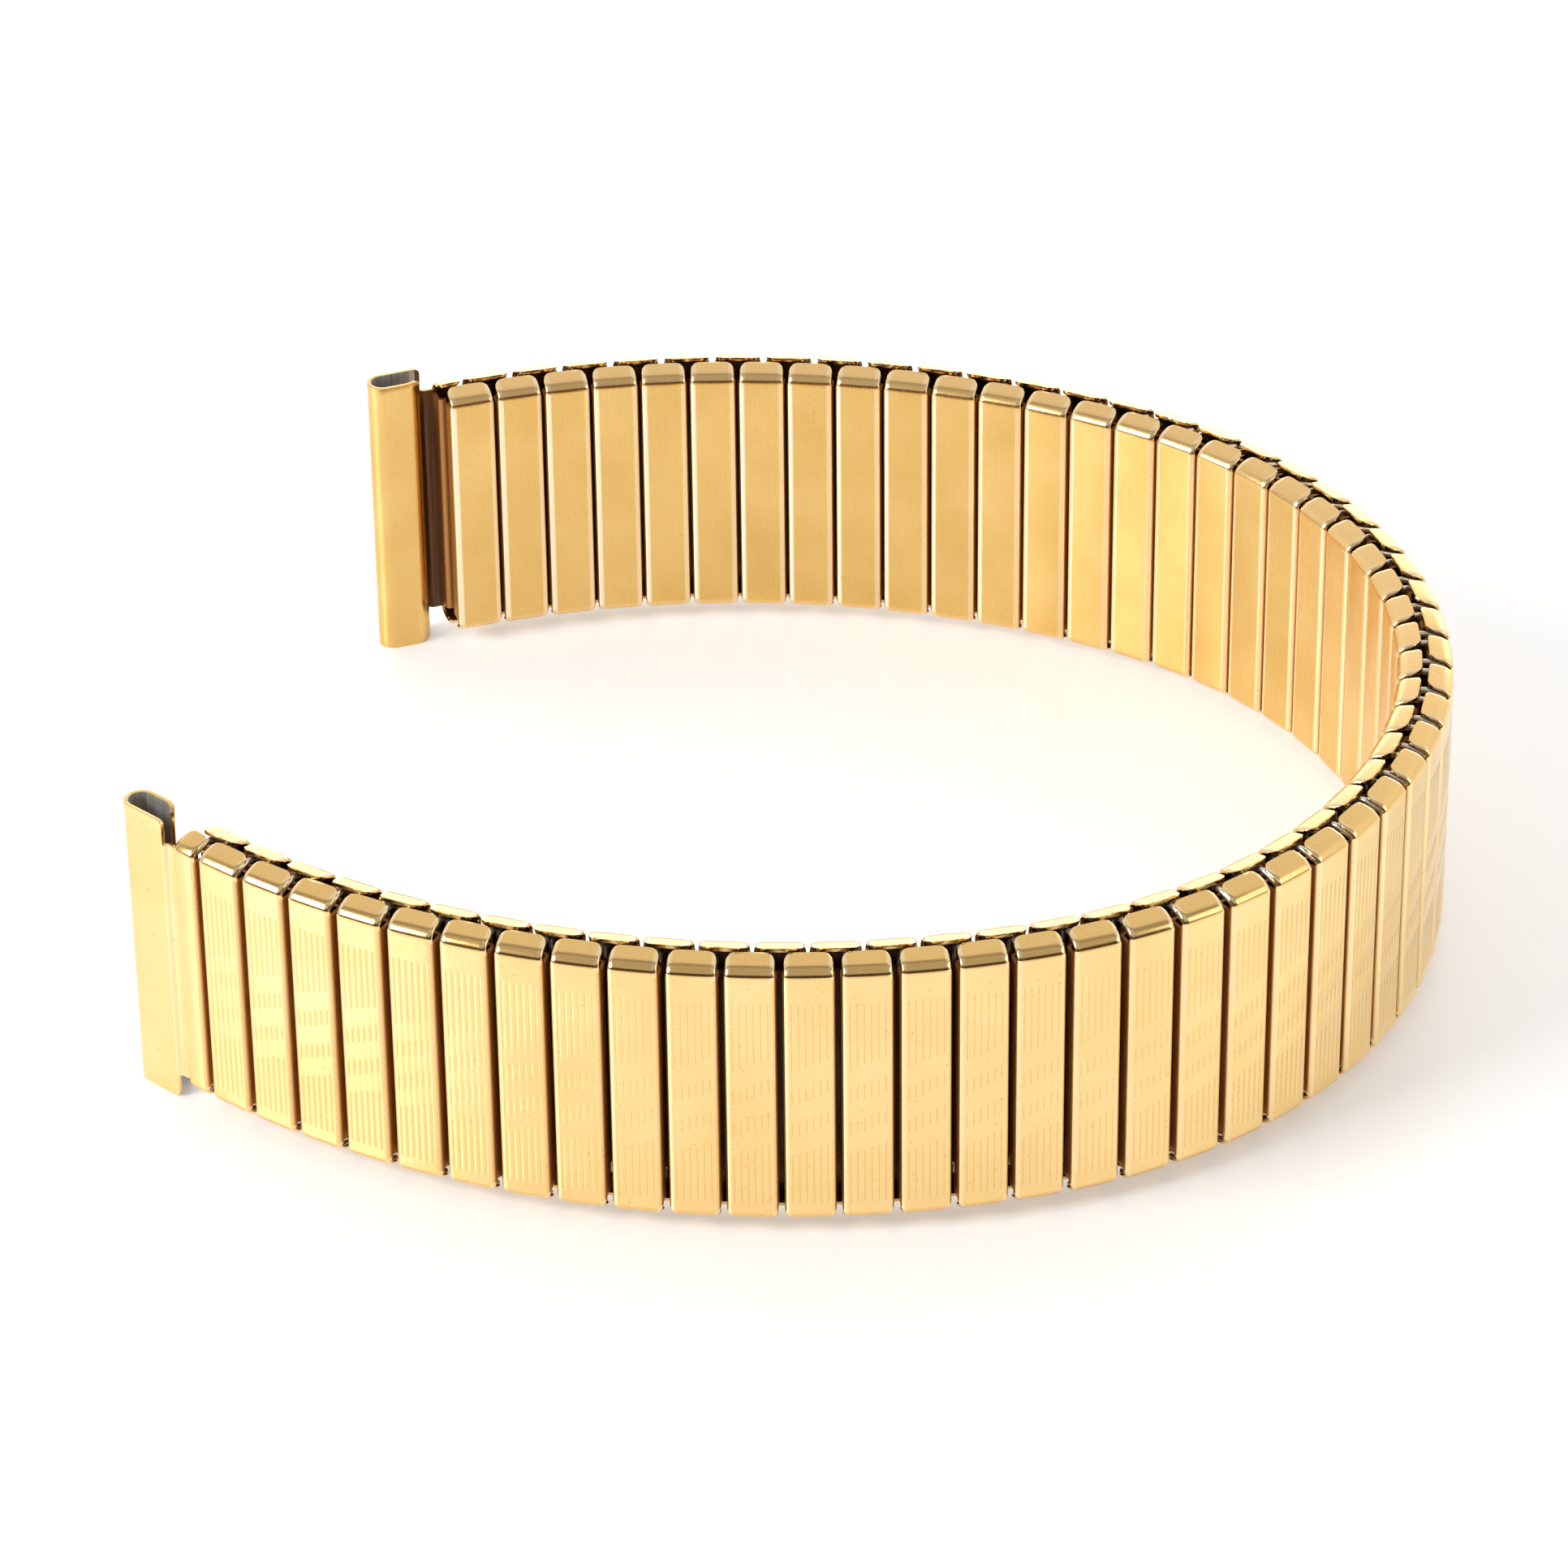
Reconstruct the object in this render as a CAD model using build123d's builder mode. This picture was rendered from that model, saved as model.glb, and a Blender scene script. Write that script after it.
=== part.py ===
from build123d import *
from math import cos, radians, sin, tan
import os

os.makedirs("parts", exist_ok=True)

# An expansion watch band: two rows of sleeve links, half a pitch out of step, joined by wire bows at both
# band edges and pressed closed by a bowed leaf spring in every link. It stands on edge, open towards -X,
# with its origin under the middle of its outline. All sizes are in millimetres.
# Each link has its own frame: x along the band, y outward through the thickness, z across the width.

# The band and its links
outer_link_count = 53
link_pitch = 3.0  # along the middle of the thickness
link_gap = 0.24  # between neighbours of one row
face_width = 15.1  # a link's flat face, from cap fold to cap fold
band_thickness = 3.2
row_gap = 0.4  # between the outer and the inner row
sheet = 0.2  # folded sheet of the links
edge_bend = 0.32  # outside radius of the long folded edges
flange_width = 0.6  # inside fold of each side wall
wall_setback = 0.28  # the side walls stop this far short of the cap fold

# The domed cap folded over each band edge
cap_fold = 0.35  # outside radius of the fold
cap_turn = 70.0  # degrees from the face
cap_inset = 0.25  # the cap is this much narrower than the link on each side
cap_corner = 0.5

# The connecting bows, bent from round wire
bow_wire = 0.34
bow_leg = 5.0
bow_bend = 0.26  # centre line radius at each corner
bow_crown = 0.35  # rise of the crosspiece between the two rows
bow_side_clearance = 0.02  # leg to side wall of the outer link, and of the inner link at full stretch
bow_face_clearance = 0.06  # leg to the inside of the face

# The leaf springs
spring_sheet = 0.15
spring_width = 2.0
spring_length = 13.0
spring_clearance = 0.03

# The end pieces
end_sheet = 0.25
head_width = 18.0  # across the band, to fit between the lugs of a watch
head_length = 3.45
bar_bore = 1.4  # the round end of the tube, where a spring bar lies
lip_run = 1.15  # flat side of the tube, against the wrist
lip_radius = 1.2  # outside radius where the sheet turns up again
lip_turn = 60.0  # degrees
neck_length = 0.75
neck_step = 0.15  # the neck lies this far under the head's face
neck_slope = 0.25
stub_length = 1.55  # the short sleeve that stands in the outer row
stub_corner = 0.3
stub_slit_share = 0.3

# The plan: one long bend between two flatter arms. Link places are counted from the back end.
bend_radius = 30.0
bend_length = 69.5
bend_middle = 51  # the link place at the middle of the bend, a little nearer to the back end
arm_radius = 48.5

# Groups of links between the pivots that turn
group_count = 11

# Worked out from the sizes above
half_pitch = link_pitch / 2
link_count = 2 * outer_link_count + 1
link_length = link_pitch - link_gap
outer_face = band_thickness / 2
row_bottom = row_gap / 2
row_depth = outer_face - row_bottom
row_middle = (outer_face + row_bottom) / 2
fold_height = face_width / 2
wall_height = fold_height - wall_setback
wall_inside = link_length / 2 - sheet
hollow_length = link_length - 2 * sheet
hollow_depth = row_depth - 2 * sheet
slit_width = hollow_length - 2 * flange_width
cap_width = link_length - 2 * cap_inset
leg_x = wall_inside - bow_side_clearance - bow_wire / 2
leg_y = outer_face - sheet - bow_face_clearance - bow_wire / 2
head_height = head_width / 2
stub_start = -link_length / 2
stub_end = stub_start + stub_length
neck_end = stub_end + neck_length
head_end = neck_end + head_length
tube_radius = bar_bore / 2 + end_sheet
tube_x = head_end - tube_radius
tube_y = outer_face - tube_radius

# The cap's outline in the link's y-z plane, from the fold up to its edge over the gap between the rows
turn = radians(cap_turn)
fold_centre_y = outer_face - cap_fold
fold_end_y = fold_centre_y + cap_fold * cos(turn)
fold_end_z = fold_height + cap_fold * sin(turn)
cap_top = fold_end_z + (fold_end_y - row_bottom) / tan(turn)
under_fold_y = fold_end_y - sheet * cos(turn)
under_fold_z = fold_end_z - sheet * sin(turn)
under_top = under_fold_z + (under_fold_y - row_bottom) / tan(turn)
half_turn_share = 0.5
mid_turn = half_turn_share * turn

# The bow's crosspiece lies under the caps, past the ends of the side walls
crosspiece_z = wall_height + bow_side_clearance + bow_wire / 2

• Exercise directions
From the opening line of the data above, please print each line as written up to and including the line that contains "# Each link", and nothing more.

• Result for this task
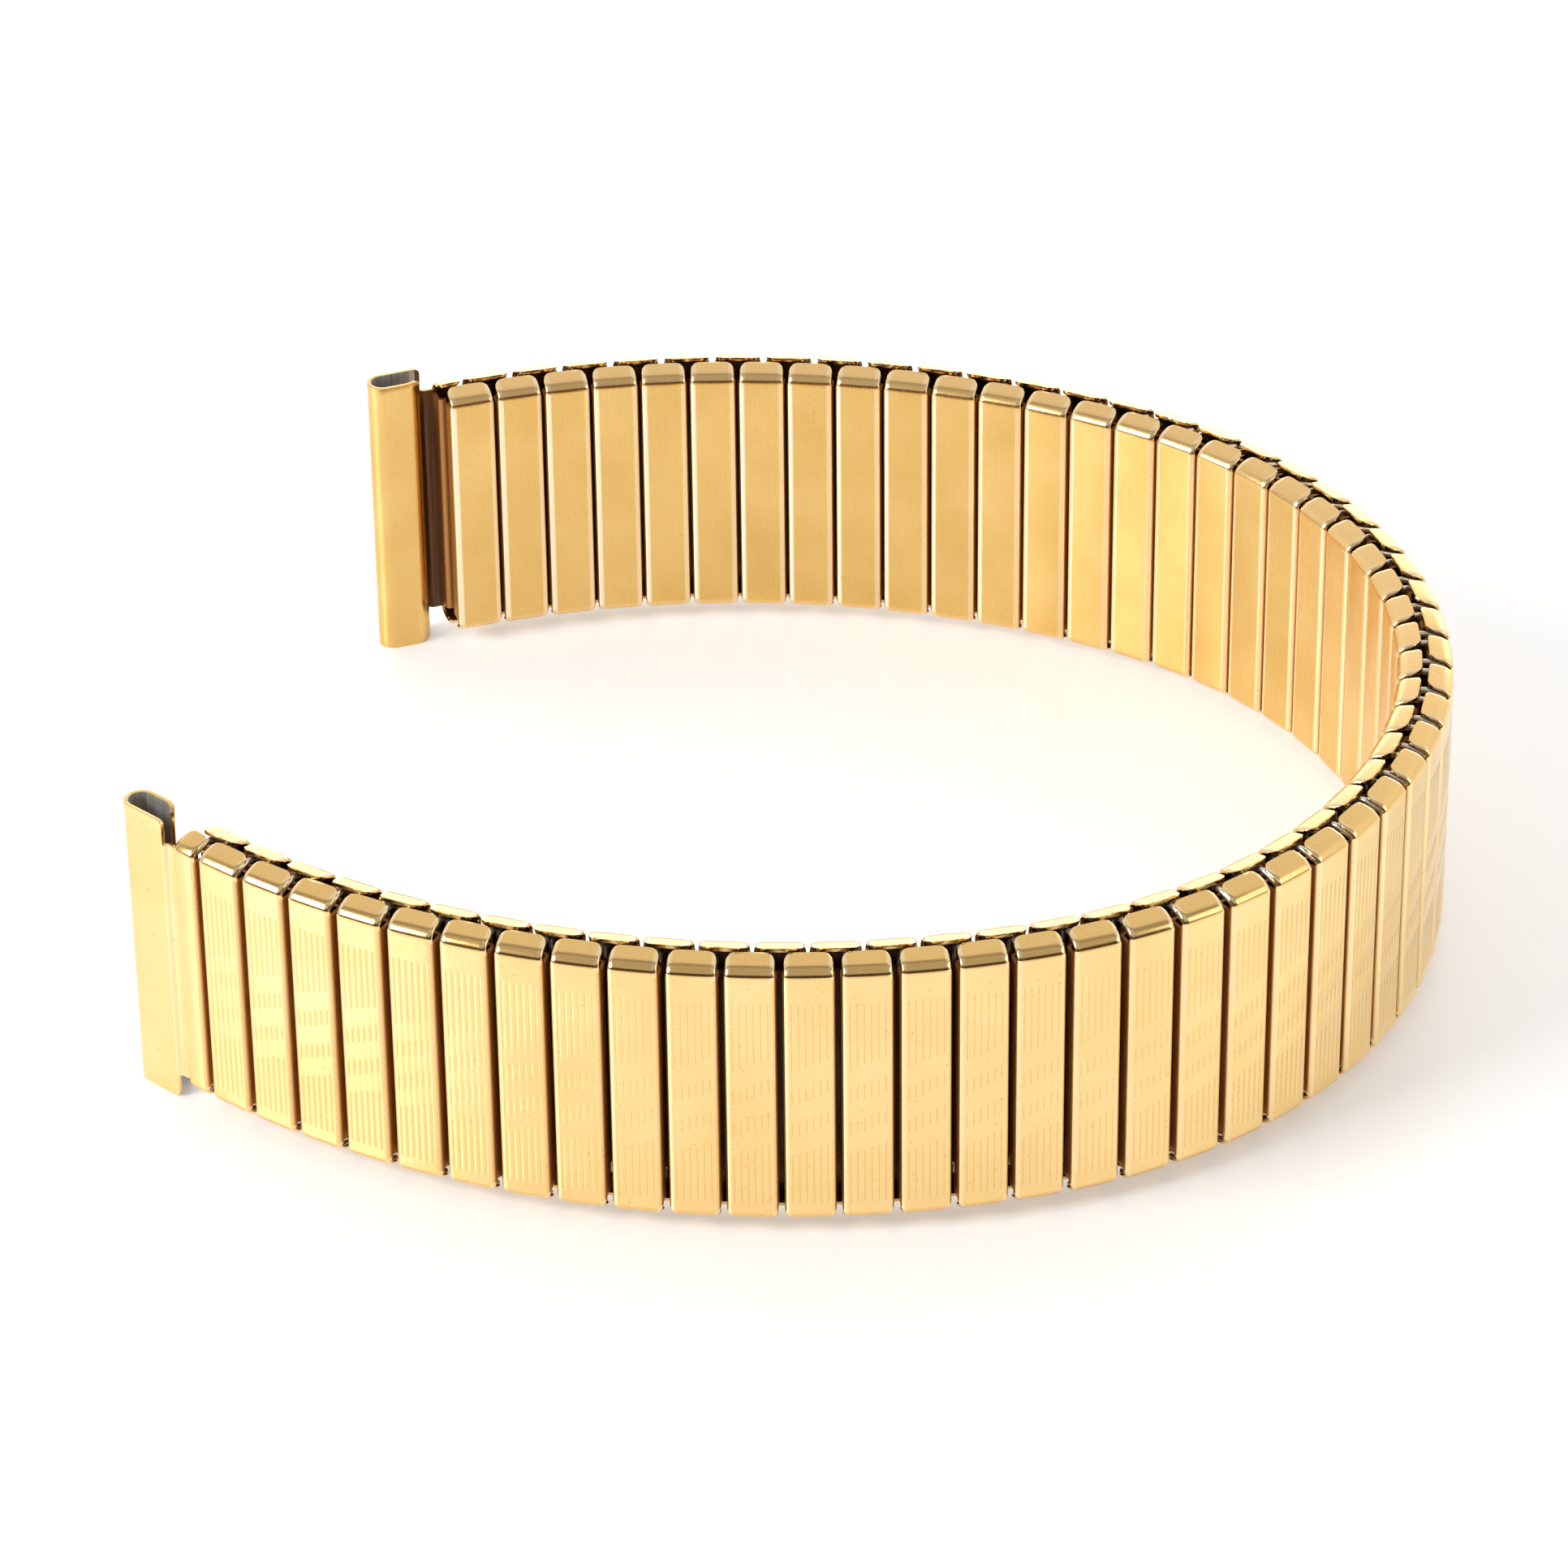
Reconstruct the object in this render as a CAD model using build123d's builder mode. This picture was rendered from that model, saved as model.glb, and a Blender scene script. Write that script after it.
=== part.py ===
from build123d import *
from math import cos, radians, sin, tan
import os

os.makedirs("parts", exist_ok=True)

# An expansion watch band: two rows of sleeve links, half a pitch out of step, joined by wire bows at both
# band edges and pressed closed by a bowed leaf spring in every link. It stands on edge, open towards -X,
# with its origin under the middle of its outline. All sizes are in millimetres.
# Each link has its own frame: x along the band, y outward through the thickness, z across the width.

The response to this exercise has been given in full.